Ryan Lowe, owner of the Ore House, is working to bring other restaurants together to prepare meals for nurses, doctors and other medical professionals at Mercy Regional Medical Center.
“As we’ve watched the COVID-19 virus spread around the country, hospitals have become overwhelmed. It’s more in the cities, but we were worried there’s the potential for Mercy to have the same issue,” Lowe said.
The Ore House owner heard about a national effort called Feeding the Frontline – organized initially by a shuttered pizzeria in Boston that soon spread to San Francisco – to prepare meals for medical workers in hospitals, clinics and other medical sites.
“It’s really a scalable program. I think it’s something that will be super helpful now and potentially in the future. If we ever have a need like this, it’s something that we can kind of turn the keys back on,” Lowe said.
All participating restaurants will comply with Mercy’s requirements to ensure meals are sanitary and coronavirus-free, including the wearing of masks by cooks and taking employees’ temperatures every two hours.
“We have been working closely with the six restaurants in this effort to bring food to our campus and coordinated through the shifts. The timing needs to be central. And then of course, it also needs to be done in a way that is safe from a COVID-protection standpoint as we bring it in,” said Mercy interim CEO Mike Murphy.
Restaurants will also provide a service in which Mercy employees can come by at the end of their shifts to pick up meals for dinnertime, Murphy said.
“That is very helpful after you’ve had a long shift, you don’t want to come home and cook a meal,” he said.
Lowe reached out to Christina Rinderle and Chris Bettin, co-owners of Durango Land and Homes, to help organize Durango’s version of Feed the Frontline.

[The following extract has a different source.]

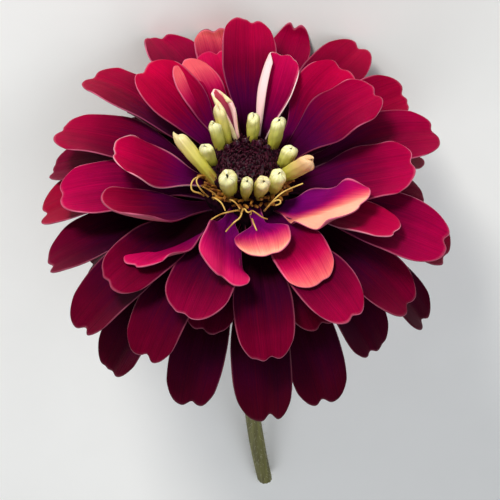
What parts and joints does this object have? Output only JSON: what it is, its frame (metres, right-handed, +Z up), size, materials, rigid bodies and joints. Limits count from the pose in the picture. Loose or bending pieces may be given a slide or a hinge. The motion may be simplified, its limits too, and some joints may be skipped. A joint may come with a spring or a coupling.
{
  "type": "zinnia flower",
  "caption": "Cut double zinnia lying on its side: layered notched ray petals, tubular young florets round a scaly disc, bract cup and ribbed stem.",
  "frame": {"origin": "middle of the bounding box on the surface that the flower lies on", "axes": "+Z up from the surface; the face of the flower looks towards -Y and about 18 degrees up, and the stem runs towards +Y down to its cut end on the surface; +X is the flower's left seen from the front"},
  "size_m": [0.0858, 0.1266, 0.067],
  "materials": {
    "petal": "matte",
    "young_floret": "satin",
    "disc": "matte",
    "bract": "matte",
    "stem": "matte"
  },
  "bodies": {
    "root": {"petals": "petal", "inner_florets": "young_floret", "disc": "disc", "involucre": "bract", "stem": "stem"}
  },
  "joints": []
}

Word about the program went out to real estate offices, and Rinderle said that brought in $7,000 in seed funding.
Bettin spoke with Local First, which has created a webpage to serve as a home for donations for Feed the Frontlines Durango, and it has agreed to serve as the 501(c)(3) organization for the program in Durango.
As of Wednesday, Rinderle said Feed the Frontlines Durango had raised $16,000 of its $60,000 goal to provide 60 days worth of meals.
Wednesday was be the initial trial run for Feed the Frontlines Durango.
Lowe wants to make sure the operation has the bugs worked out before the COVID-19 pandemic peaks in La Plata County, which Murphy said he now expects in late April and early May.
“We hope to have between five and 10 restaurants ready to go on a daily basis to provide 100 meals per day. That number may change as the hospital’s needs change. And they give us more information about what they want. But that’s kind of the plan at this juncture now,” Bettin said.
Rinderle said the idea works on two fronts: It helps provide meals for medical workers who might find themselves fairly busy in the next month or so, and it helps restaurants provide some paid work hours and shifts for employees who have been furloughed by the stay-at-home order, which now extends through April 26.
“If we do have enough response with donations and we have the capacity, we’d like to expand this to the police department and fire department as well as our other first responders,” Rinderle said.